# Really Sad, confused and need advice...



## cmmcafee (Dec 28, 2008)

I posted last week..titled The Best Advice comes from strangers... with my story, but I am so lost and confused.
I am so afraid to be a single mom, I am considering staying in the relationship. My husband has been treating me differently since our "talk" about staying in or marriage or not., he is nicer to me and spending more time with our son (a little)... I know I have to be strong, but I find myself trying to leave the house whenever I can to do nothing but drive and think. I dont have anything to do,. I do not have any friends here...and next month I will be moving again to another city where I know no one. (my son who has autism is going to attend a special school) so I am moving closer to that school. I keep thinking about being afraid to live alone with just my toddler..even though I currently take care or my son 100% of the time and I do everything myself, it's just so uncertain.

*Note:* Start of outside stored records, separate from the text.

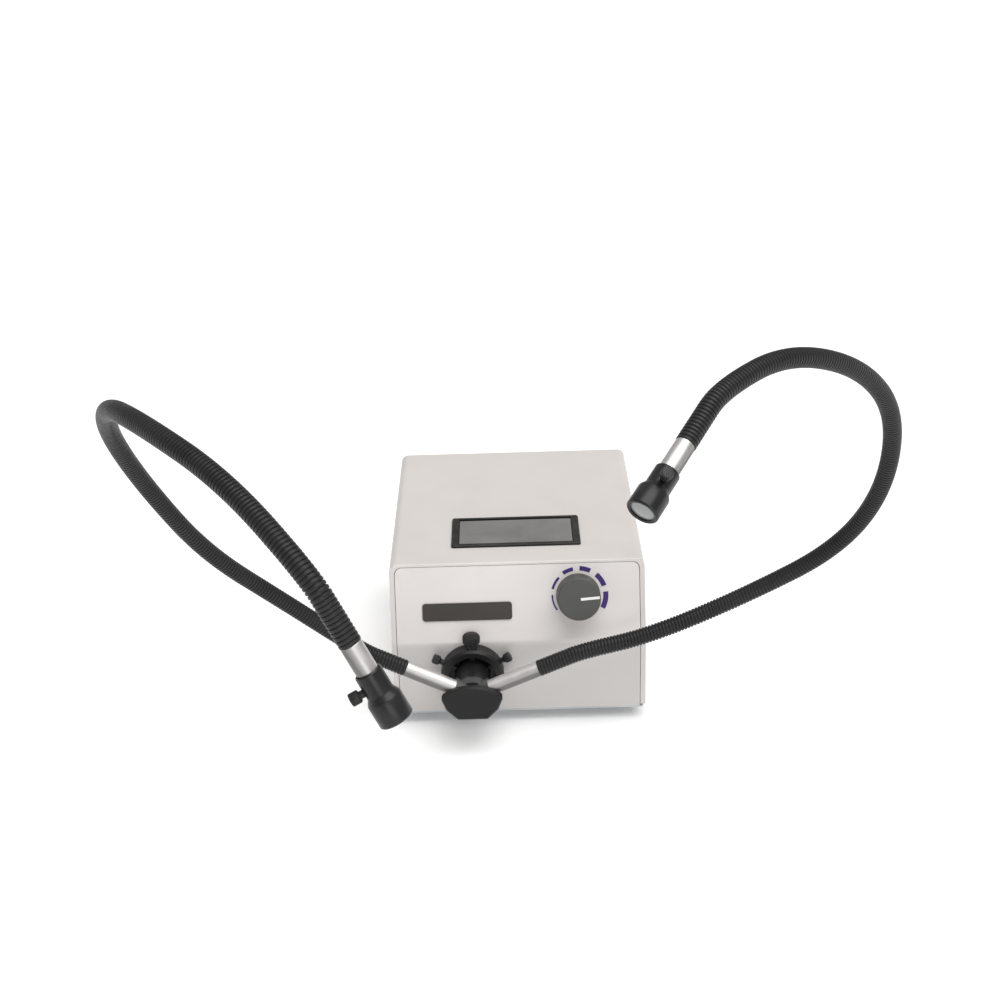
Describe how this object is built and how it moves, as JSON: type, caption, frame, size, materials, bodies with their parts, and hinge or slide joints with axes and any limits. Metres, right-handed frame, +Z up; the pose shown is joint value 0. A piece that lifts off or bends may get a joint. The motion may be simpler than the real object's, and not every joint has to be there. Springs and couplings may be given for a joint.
{
  "type": "fiber optic illuminator",
  "caption": "Bench light source box with a dimmer knob and a plug-in light guide whose two gooseneck arms end in focusing lens heads.",
  "frame": {"origin": "centre of the chassis underside, 8 mm above the surface that the feet stand on", "axes": "+X to the right of someone facing the control panel, +Y to the back, +Z up"},
  "size_m": [0.433, 0.5295, 0.3211],
  "materials": {
    "housing_paint": "light warm grey textured paint",
    "plated_steel": "nickel plated, satin",
    "zinc_steel": "zinc plated sheet",
    "foot_rubber": "matte black",
    "bezel_black": "fine grained black",
    "handle_grey": "mottled mid grey",
    "pot_metal": "satin",
    "knob_grey": "satin dark grey moulding",
    "pointer_white": "white",
    "mark_violet": "printed violet ink",
    "plate_dark": "dark printed plate",
    "collar_black": "black anodised, satin",
    "screw_black": "black oxide, knurled",
    "guide_black": "black anodised, satin",
    "cap_black": "black moulded, smooth",
    "bare_aluminium": "turned, satin",
    "hose_black": "black ribbed sheath, slight sheen",
    "fibre_glass": "packed glass fibre",
    "barrel_black": "black anodised, satin",
    "lens_glass": "polished",
    "filter_glass": "polished",
    "lamp_mirror": "faceted dichroic reflector",
    "socket_ceramic": "ceramic",
    "core_iron": "varnished laminations",
    "winding_copper": "enamelled wire",
    "board_green": "solder mask",
    "standoff_brass": "turned",
    "sink_aluminium": "extruded",
    "fan_black": "moulded black",
    "guard_chrome": "bright wire",
    "switch_black": "moulded black"
  },
  "bodies": {
    "housing": {"cover": "housing_paint", "cover_screws": "plated_steel", "front_panel": "housing_paint", "base_chassis": "zinc_steel", "feet": "foot_rubber", "foot_screws": "plated_steel", "handle_bezel": "bezel_black", "handle_pin": "plated_steel", "potentiometer": "pot_metal", "dial_marks": "mark_violet", "name_plate": "plate_dark", "nose_collar": "collar_black", "collar_nut": "collar_black", "lamp_bracket": "zinc_steel", "heat_filter": "filter_glass", "reflector_lamp": "lamp_mirror", "lamp_socket": "socket_ceramic", "transformer_core": "core_iron", "transformer_winding": "winding_copper", "control_board": "board_green", "board_standoffs": "standoff_brass", "heat_sink": "sink_aluminium", "fan_frame": "fan_black", "fan_guard": "guard_chrome", "fan_screws": "plated_steel", "rear_panel": "housing_paint", "power_inlet": "switch_black", "power_switch": "switch_black", "fuse_holder": "switch_black"},
    "knob": {"intensity_knob": "knob_grey", "knob_pointer": "pointer_white", "potentiometer_shaft": "pot_metal"},
    "rocker": {"switch_rocker": "switch_black"},
    "fan": {"fan_rotor": "fan_black"},
    "handle": {"carry_handle": "handle_grey"},
    "nose_screw": {"nose_thumbscrew": "screw_black"},
    "left_collar_screw": {"left_side_screw": "screw_black"},
    "right_collar_screw": {"right_side_screw": "screw_black"},
    "fuse_carrier": {"fuse_cap": "switch_black"},
    "guide_plug": {"guide_shaft": "guide_black", "guide_ferrule": "plated_steel", "common_bundle": "fibre_glass"},
    "light_guide": {"junction_block": "guide_black", "junction_cap": "cap_black", "left_junction_sleeve": "bare_aluminium", "right_junction_sleeve": "bare_aluminium", "left_gooseneck": "hose_black", "right_gooseneck": "hose_black", "left_bundle": "fibre_glass", "right_bundle": "fibre_glass", "left_end_sleeve": "bare_aluminium", "right_end_sleeve": "bare_aluminium"},
    "left_head": {"left_lens_barrel": "barrel_black", "left_lens": "lens_glass", "left_lens_ring": "collar_black"},
    "right_head": {"right_lens_barrel": "barrel_black", "right_lens": "lens_glass", "right_lens_ring": "collar_black"},
    "left_head_screw": {"left_barrel_screw": "plated_steel"},
    "right_head_screw": {"right_barrel_screw": "plated_steel"}
  },
  "joints": [
    {"name": "knob_turn", "type": "hinge", "parent": "housing", "child": "knob", "pos_m": [0.0392, -0.08629, 0.08072], "axis": [0, -0.9496, 0.3134], "range_deg": [-45, 225]},
    {"name": "rocker_tilt", "type": "hinge", "parent": "housing", "child": "rocker", "pos_m": [0.036, 0.0937, 0.066], "axis": [1, 0, 0], "range_deg": [-20, 0]},
    {"name": "fan_spin", "type": "hinge", "parent": "housing", "child": "fan", "pos_m": [-0.0395, 0.08, 0.056], "axis": [0, 1, 0], "continuous": true},
    {"name": "handle_lift", "type": "hinge", "parent": "housing", "child": "handle", "pos_m": [0, -0.02145, 0.1018], "axis": [-1, 0, 0], "range_deg": [0, 90]},
    {"name": "nose_screw_turn", "type": "hinge", "parent": "housing", "child": "nose_screw", "pos_m": [-0.0307, -0.10025, 0.0312], "axis": [0, 0, 1], "range_deg": [0, 360]},
    {"name": "left_collar_screw_turn", "type": "hinge", "parent": "housing", "child": "left_collar_screw", "pos_m": [-0.0307, -0.10025, 0.0312], "axis": [-0.8788, 0, 0.4772], "range_deg": [0, 360]},
    {"name": "right_collar_screw_turn", "type": "hinge", "parent": "housing", "child": "right_collar_screw", "pos_m": [-0.0307, -0.10025, 0.0312], "axis": [0.8788, 0, 0.4772], "range_deg": [0, 360]},
    {"name": "fuse_cap_turn", "type": "hinge", "parent": "housing", "child": "fuse_carrier", "pos_m": [0.06, 0.0955, 0.066], "axis": [0, 1, 0], "range_deg": [0, 90]},
    {"name": "guide_slide", "type": "slide", "parent": "housing", "child": "guide_plug", "axis": [0, -1, 0], "range_m": [0, 0.03]},
    {"name": "guide_turn", "type": "hinge", "parent": "guide_plug", "child": "light_guide", "pos_m": [-0.0307, -0.121, 0.0312], "axis": [0, -1, 0], "range_deg": [-20, 20]},
    {"name": "left_head_slide", "type": "slide", "parent": "light_guide", "child": "left_head", "axis": [0.4634, -0.1738, -0.8689], "range_m": [-0.002, 0.004]},
    {"name": "right_head_slide", "type": "slide", "parent": "light_guide", "child": "right_head", "axis": [-0.5284, -0.7231, -0.445], "range_m": [-0.004, 0.003]},
    {"name": "left_head_screw_turn", "type": "hinge", "parent": "left_head", "child": "left_head_screw", "pos_m": [-0.06204, -0.41574, 0.22232], "axis": [-0.8791, -0.2134, -0.4262], "range_deg": [0, 360]},
    {"name": "right_head_screw_turn", "type": "hinge", "parent": "right_head", "child": "right_head_screw", "pos_m": [0.06395, -0.34386, 0.27901], "axis": [0.2238, -0.6242, 0.7485], "range_deg": [0, 360]}
  ]
}
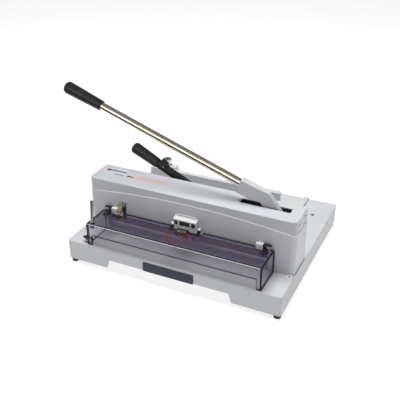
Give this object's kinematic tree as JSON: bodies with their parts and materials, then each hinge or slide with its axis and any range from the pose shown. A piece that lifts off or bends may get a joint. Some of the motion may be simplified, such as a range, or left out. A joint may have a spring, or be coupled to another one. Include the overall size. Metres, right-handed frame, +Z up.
{
  "type": "guillotine paper cutter",
  "caption": "Table-top stack paper cutter with a long cutting lever, a clamp lever behind the housing, a hinged smoked safety cover and a sliding back gauge.",
  "frame": {"origin": "bottom centre of the whole machine's bounding box, at the level its feet stand on", "axes": "+X to the user's right along the blade, +Y away from the user through the machine, +Z up"},
  "size_m": [0.667, 0.496, 0.4514],
  "materials": {
    "table_paint": "satin powder coat",
    "housing_paint": "satin powder coat",
    "top_paint": "satin powder coat",
    "arm_paint": "satin paint",
    "badge_navy": "gloss",
    "foot_rubber": "matte",
    "screw_zinc": "zinc plate",
    "stick_plastic": "satin",
    "lip_red": "satin",
    "frame_steel": "machined steel, oiled",
    "shaft_steel": "ground",
    "blade_steel": "ground",
    "spring_steel": "blued",
    "bronze": "satin",
    "black_steel": "satin black",
    "grip_black": "satin",
    "tube_nickel": "bright plate",
    "rod_steel": "turned",
    "smoke_acrylic": "clear gloss",
    "nylon_white": "satin",
    "bracket_steel": "brushed",
    "latch_brass": "satin",
    "gauge_paint": "satin paint",
    "knob_chrome": "bright"
  },
  "bodies": {
    "base": {"base_casting": "table_paint", "feet": "foot_rubber", "foot_screws": "screw_zinc", "front_plate": "badge_navy", "cutting_stick": "stick_plastic", "table_screws": "screw_zinc", "housing_body": "housing_paint", "top_cover": "top_paint", "rear_cover": "housing_paint", "cover_screws": "screw_zinc", "throat_lip": "lip_red", "left_frame": "frame_steel", "right_frame": "frame_steel", "frame_bolts": "screw_zinc", "front_bridge": "frame_steel", "rear_bridge": "frame_steel", "lever_shaft": "shaft_steel", "lever_shaft_screw": "screw_zinc", "clamp_posts": "shaft_steel", "clamp_springs": "spring_steel", "clamp_bushing": "bronze", "hinge_block_left": "nylon_white", "hinge_block_right": "nylon_white", "hinge_block_screws": "screw_zinc", "centre_bracket": "bracket_steel", "interlock_pin": "screw_zinc", "guide_rail": "table_paint", "scale_strip": "bracket_steel", "side_guide_right": "table_paint"},
    "main_lever": {"lever_arm": "arm_paint", "lever_bushing": "bronze", "crank_pin": "shaft_steel", "lever_tube": "tube_nickel", "lever_grip": "grip_black"},
    "roller": {"crank_roller": "shaft_steel"},
    "cutter": {"blade_carrier": "frame_steel", "blade": "blade_steel", "blade_screws": "screw_zinc", "guide_bolts": "screw_zinc"},
    "clamp": {"clamp_beam": "frame_steel", "clamp_yoke": "frame_steel"},
    "clamp_handle": {"clamp_shaft": "shaft_steel", "clamp_lever": "black_steel", "clamp_grip": "grip_black", "clamp_nut": "black_steel", "trigger_pin": "screw_zinc"},
    "trigger": {"clamp_trigger": "grip_black"},
    "cover": {"safety_cover": "smoke_acrylic", "cover_lift_rod": "rod_steel", "rod_nut": "grip_black", "cover_side_knob": "grip_black", "cover_ear_left": "grip_black", "cover_ear_right": "grip_black", "hinge_pins": "screw_zinc", "centre_bushings": "nylon_white", "latch_plate": "latch_brass"},
    "interlock": {"interlock_lever": "latch_brass"},
    "gauge": {"back_gauge": "gauge_paint", "gauge_slider": "gauge_paint"},
    "lock_knob": {"gauge_lock_knob": "knob_chrome"}
  },
  "joints": [
    {"name": "lever_swing", "type": "hinge", "parent": "base", "child": "main_lever", "pos_m": [0.27853, -0.1, 0.16391], "axis": [0, 1, 0], "range_deg": [-9, 32]},
    {"name": "roller_spin", "type": "hinge", "parent": "main_lever", "child": "roller", "pos_m": [0.23359, -0.141, 0.13416], "axis": [0, 1, 0], "continuous": true},
    {"name": "blade_slide", "type": "slide", "parent": "base", "child": "cutter", "axis": [-0.3746, 0, 0.9272], "range_m": [-0.0083, 0.02947]},
    {"name": "clamp_swing", "type": "hinge", "parent": "base", "child": "clamp_handle", "pos_m": [0.05353, -0.044, 0.16691], "axis": [0, -1, 0], "range_deg": [0, 40]},
    {"name": "clamp_slide", "type": "slide", "parent": "base", "child": "clamp", "axis": [0, 0, -1], "range_m": [0, 0.03401], "deforming": ["clamp_springs"]},
    {"name": "trigger_press", "type": "hinge", "parent": "clamp_handle", "child": "trigger", "pos_m": [-0.07462, -0.044, 0.2372], "axis": [0, -1, 0], "range_deg": [0, 8], "stiffness_Nm_per_rad": 0.6},
    {"name": "cover_open", "type": "hinge", "parent": "base", "child": "cover", "pos_m": [0.04353, -0.158, 0.1392], "axis": [-1, 0, 0], "range_deg": [0, 73]},
    {"name": "interlock_swing", "type": "hinge", "parent": "base", "child": "interlock", "pos_m": [-0.14222, -0.1505, 0.15641], "axis": [-1, 0, 0], "range_deg": [0, 10], "stiffness_Nm_per_rad": 0.3},
    {"name": "gauge_slide", "type": "slide", "parent": "base", "child": "gauge", "axis": [0, 1, 0], "range_m": [-0.17, 0.034]},
    {"name": "lock_turn", "type": "hinge", "parent": "gauge", "child": "lock_knob", "pos_m": [-0.18646, 0.178, 0.1174], "axis": [0, 0, 1], "range_deg": [0, 150]}
  ],
  "couplings": [
    {"joint": "blade_slide", "follows": "lever_swing", "m_per_rad": 0.052752},
    {"joint": "clamp_slide", "follows": "clamp_swing", "m_per_rad": 0.048701}
  ]
}
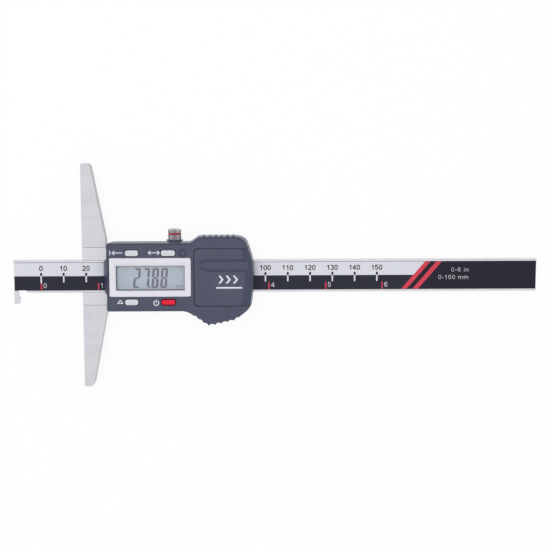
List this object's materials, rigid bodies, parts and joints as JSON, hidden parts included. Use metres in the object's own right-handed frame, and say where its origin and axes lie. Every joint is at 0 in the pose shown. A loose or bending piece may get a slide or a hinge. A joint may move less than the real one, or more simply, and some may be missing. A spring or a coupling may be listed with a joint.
{
  "type": "digital depth caliper",
  "caption": "Digital depth caliper: tapered steel base, sliding beam with a printed scale and a hooked end, display housing, lock screw and slide-off battery cover.",
  "frame": {"origin": "on the base's measuring face, at the beam's centreline and at the level of the flat back that the tool lies on", "axes": "+X along the beam away from the hook, +Y towards the lock screw, +Z out of the display"},
  "size_m": [0.2339, 0.1, 0.0135],
  "materials": {
    "steel": "fine ground, satin",
    "screw_steel": "bright",
    "knurled_steel": "fine straight knurl",
    "brass": "plain",
    "red_ring": "gloss",
    "board": "solder mask",
    "label": "printed film, white above and black below",
    "dark_plastic": "fine moulded texture",
    "clear_window": "clear, polished",
    "white_plastic": "smooth",
    "display_glass": "liquid crystal panel",
    "contact_rubber": "matte",
    "white_button": "smooth",
    "red_button": "smooth",
    "cell_metal": "plated can"
  },
  "bodies": {
    "slider": {"base": "steel", "slider_frame": "steel", "base_screws": "screw_steel", "gib_strip": "brass", "gib_screw": "screw_steel", "housing": "dark_plastic", "housing_screws": "screw_steel", "display_window": "clear_window", "display_mask": "white_plastic", "lcd_panel": "display_glass", "zebra_strips": "contact_rubber", "circuit_board": "board", "key_switches": "screw_steel", "port_plug": "dark_plastic", "cell": "cell_metal", "cell_contact_minus": "brass", "cell_contact_plus": "brass"},
    "rule": {"beam": "steel", "scale_board": "board", "scale_label": "label", "end_stop": "screw_steel", "end_stop_screws": "screw_steel"},
    "lock": {"lock_screw": "knurled_steel", "lock_screw_ring": "red_ring"},
    "cover": {"battery_cover": "dark_plastic"},
    "origin_key": {"origin_button": "white_button"},
    "mode_key": {"mode_button": "white_button"},
    "inc_key": {"inc_button": "white_button"},
    "power_key": {"power_button": "red_button"}
  },
  "joints": [
    {"name": "beam_slide", "type": "slide", "parent": "slider", "child": "rule", "axis": [1, 0, 0], "range_m": [-0.1249, 0.0283]},
    {"name": "lock_turn", "type": "hinge", "parent": "slider", "child": "lock", "pos_m": [0.0411, 0.0185, 0.00505], "axis": [0, 1, 0], "range_deg": [-60, 360]},
    {"name": "cover_slide", "type": "slide", "parent": "slider", "child": "cover", "axis": [1, 0, 0], "range_m": [0, 0.0268]},
    {"name": "origin_press", "type": "slide", "parent": "slider", "child": "origin_key", "axis": [0, 0, 1], "range_m": [-0.0004, 0], "stiffness_N_per_m": 2500, "springref_m": 0.0002},
    {"name": "mode_press", "type": "slide", "parent": "slider", "child": "mode_key", "axis": [0, 0, 1], "range_m": [-0.0004, 0], "stiffness_N_per_m": 2500, "springref_m": 0.0002},
    {"name": "inc_press", "type": "slide", "parent": "slider", "child": "inc_key", "axis": [0, 0, 1], "range_m": [-0.0004, 0], "stiffness_N_per_m": 2500, "springref_m": 0.0002},
    {"name": "power_press", "type": "slide", "parent": "slider", "child": "power_key", "axis": [0, 0, 1], "range_m": [-0.0004, 0], "stiffness_N_per_m": 2500, "springref_m": 0.0002}
  ]
}
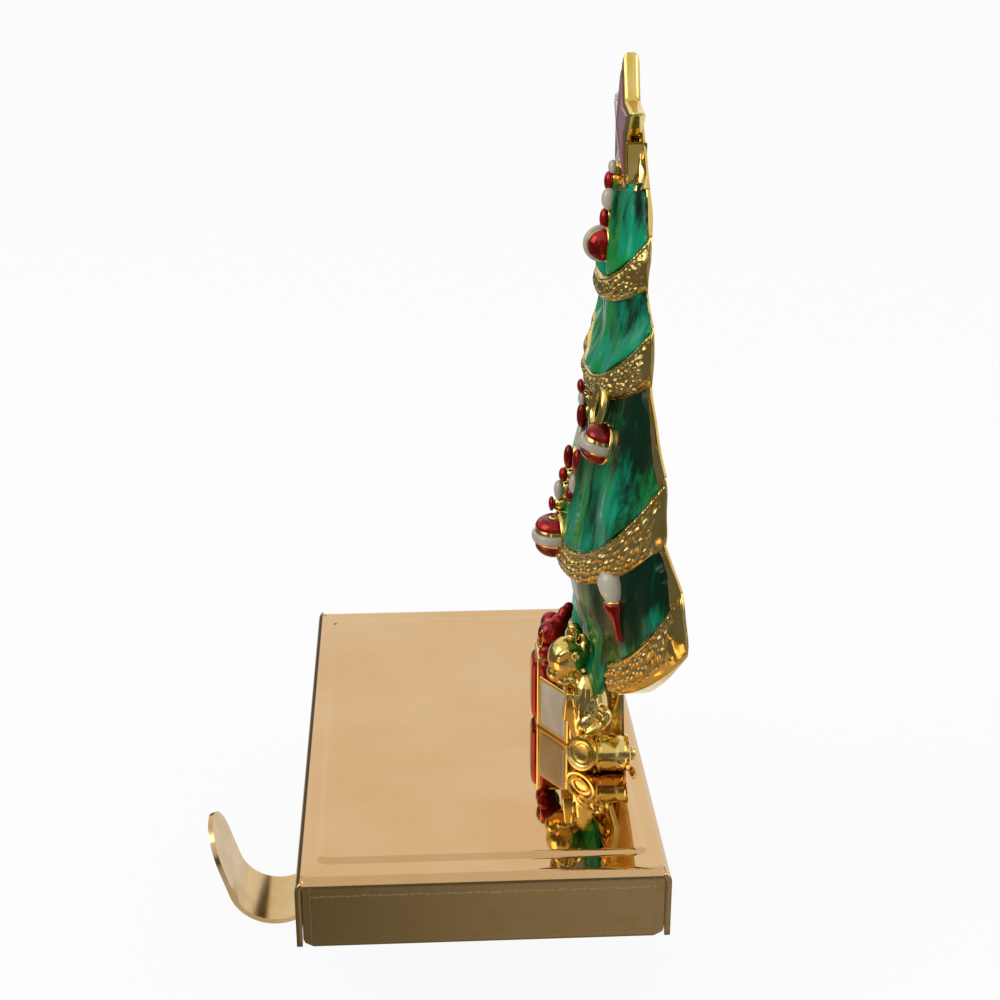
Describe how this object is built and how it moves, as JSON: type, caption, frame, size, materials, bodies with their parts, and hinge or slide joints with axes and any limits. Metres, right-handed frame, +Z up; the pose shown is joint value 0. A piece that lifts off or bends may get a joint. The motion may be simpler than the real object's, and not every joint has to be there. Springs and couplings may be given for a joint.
{
  "type": "mantel stocking holder",
  "caption": "Weighted mantel stocking holder: a boxed gilt base with an enamelled cast tree on it and a flat strip hook hanging in front.",
  "frame": {"origin": "middle of the base pad's underside, where the holder stands on the mantel", "axes": "+Z up; +X along the mantel, to the right seen from the room; +Y back towards the wall, so the hook hangs on the -Y side"},
  "size_m": [0.127, 0.1036, 0.2013],
  "materials": {
    "base_gold": "satin polished plate, pale rosy gold",
    "hook_gold": "polished plated strip, pale gold",
    "tree_gold": "bright polished plated casting, yellow gold",
    "slab_iron": "as cast, hidden",
    "pad_rubber": "matt black non-slip sheet",
    "screw_steel": "zinc plated",
    "green_enamel": "glossy translucent enamel, streaked dark to mid green",
    "red_enamel": "glossy translucent enamel, deep red",
    "white_enamel": "glossy opaque enamel, greyish white",
    "lilac_enamel": "glossy enamel, greyish lilac"
  },
  "bodies": {
    "root": {"base_cover": "base_gold", "base_weight": "slab_iron", "base_pad": "pad_rubber", "hook": "hook_gold", "hook_screw": "screw_steel", "tree_screws": "screw_steel", "tree_casting": "tree_gold", "star_enamel": "lilac_enamel", "green_enamel": "green_enamel", "red_enamel": "red_enamel", "white_enamel": "white_enamel"}
  },
  "joints": []
}
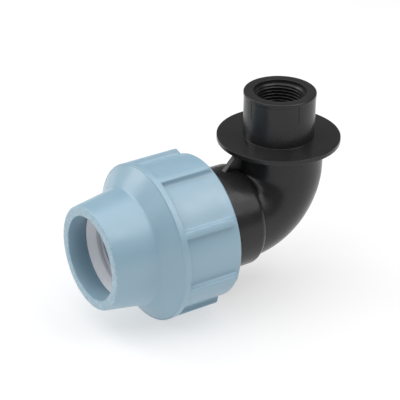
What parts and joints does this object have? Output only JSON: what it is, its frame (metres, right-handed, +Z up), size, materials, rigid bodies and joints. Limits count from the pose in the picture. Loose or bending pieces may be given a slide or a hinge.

I feel so hurt that my H has cheated me out of things like a loving marriage and a husband that loves me... and now I am 32and the stress in my life has caused wrinkles...lol

I feel that I want to start dating right now...I keep dreaming at night about finding someone to love me... I haven't had love in so long, I am so worried that I will not find anyone who will love me and my son.


----------



## draconis (Oct 3, 2007)

Is your son your husband's as well?

Do you want to fix your marriage?

What needs to change for you to be happy?

draconis


----------



## honey28 (Aug 1, 2008)

Try to make your marriage work, if it is salvagable. Open up to your husband and let him know how you feel and what you need. I believe divorce should be a last resort, but don't let fear of being alone be the reason you stay. I've had the same feelings/fears before and I keep praying and telling myself that I will always have God and he will fill the voids of lonliness and when I am happy and whole and have grieved and healed from the loss of my marriage, He will send the right person my way. It may sound corny, but it's real (to me anyway). Just on a side note, I have a 35 yr old sister who was a teen mom and got married really young, they divorced after 3 kids and she was only 26 years old. She is now remarried (7 years), had a tubal ligation reversal, had a baby w/ her "new" husband, and they have a good life. Her life is not perfect by any means, but just an example that shows that life does go on and having a child or being over 30 etc... does not mean no one else will want to be with you. Good luck to you.


----------



## jonnydee (Jan 14, 2009)

cmmcafee - what a rough situation. I'm sorry.

You are afraid of being a single mom, yet it sounds like you already are one. Alone.

No matter what, you need to find yourself. You wanted your husband to make you feel loved and happy. You give yourself 100% to your child. What do you give to yourself? Sounds like you allowed yourself to disappear from the equation of making sure your needs are taken care of. 

Is your husband moving with you to the new town as well? That's a good sign--shows his commitment to your child. But if he isn't, that too is a pretty clear sign of where his commitments lie. But even if he does move with you, you need to carve out life for yourself.

Good luck.

jd


----------